My ex-husband used to keep an unframed photo of me on his desk. The photo, bent against a brass lamp, shows me hunched in his grey hooded sweatshirt writing in a journal at Charles Dickens’s London home, or maybe it was Thomas Carlyle’s, I can’t remember. What I can remember is feeling engulfed in my solitude, connected through my imagination with the ghost of a long-dead man by persisting alone among the living. That’s how I existed as a writer then: surrounded by the obscured support of living and dead men but ultimately engulfed in my own solitude, ultimately isolated, ultimately hunched alone over a page of private words.

Years later, my sister Emily and I drank too much beer in Brooklyn. After playing a round of pool with strangers and firing fake rifles at computer-generated bucks in some coin-operated video game, we linked arms and commiserated about the difficulty we both were having generating new work. We decided we’d use the month of June to prompt each other daily and by the end of each day she would craft a poem and I would craft a short play. We named our scheme “Project MAE” (“Maria and Emily”) and so launched what I thought was my first real partnership as a writer.

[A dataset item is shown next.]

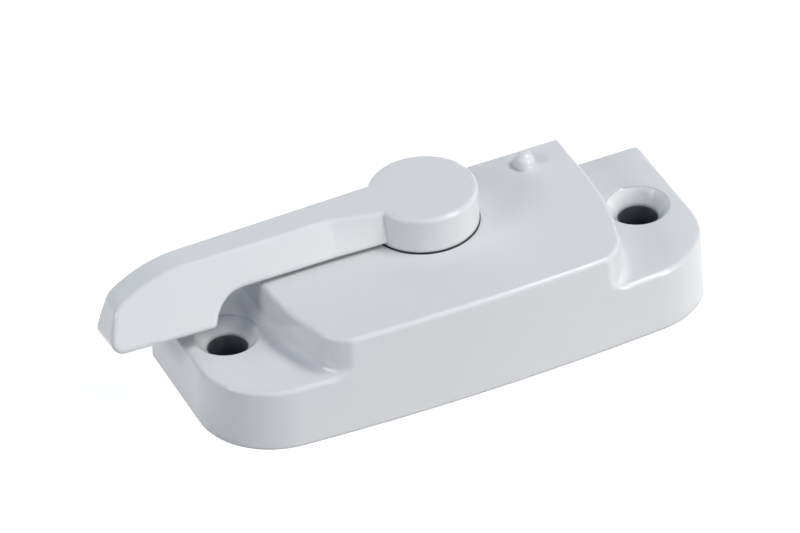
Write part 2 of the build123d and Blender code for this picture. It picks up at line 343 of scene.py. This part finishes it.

Every morning that June, Emily or I would e-mail each other our prompts. Every afternoon, I’d sit with that prompt until an idea formed, or I’d start typing before I had an idea, or the idea would come immediately. Sometimes I imagined Emily struggling similarly and felt comforted, even excited—not only by the work we were generating, but also by the connection between the two of us this work had begun to forge. One morning, Emily forgot to send her prompt, so I wrote a play I called “Play Without a Prompt,” a concept piece that confronts our country’s escalating post-911 fear with a diverse array of characters who open themselves to each other and eventually trust each other. On some level, this was what I was learning to do: trust another writer.

But I didn’t know what to do next. I didn’t know what to do when June ended, how to take this fledgling partnership with my sister and turn it into a new way of thinking about myself as a writer. Years earlier, I had asked my husband for some feedback on a poem, and he had returned the poem with so many corrections I barely could see my original words. He later revealed he had felt threatened by my work and needed to prove to himself he also had something to offer. I suppose at the end of June I still didn’t know how to move beyond those corrections, or even beyond that earlier image of myself shrouded in his hooded sweatshirt, silently rejecting his version of partnership at the end of June but nonetheless convincing myself that nothing needed to change.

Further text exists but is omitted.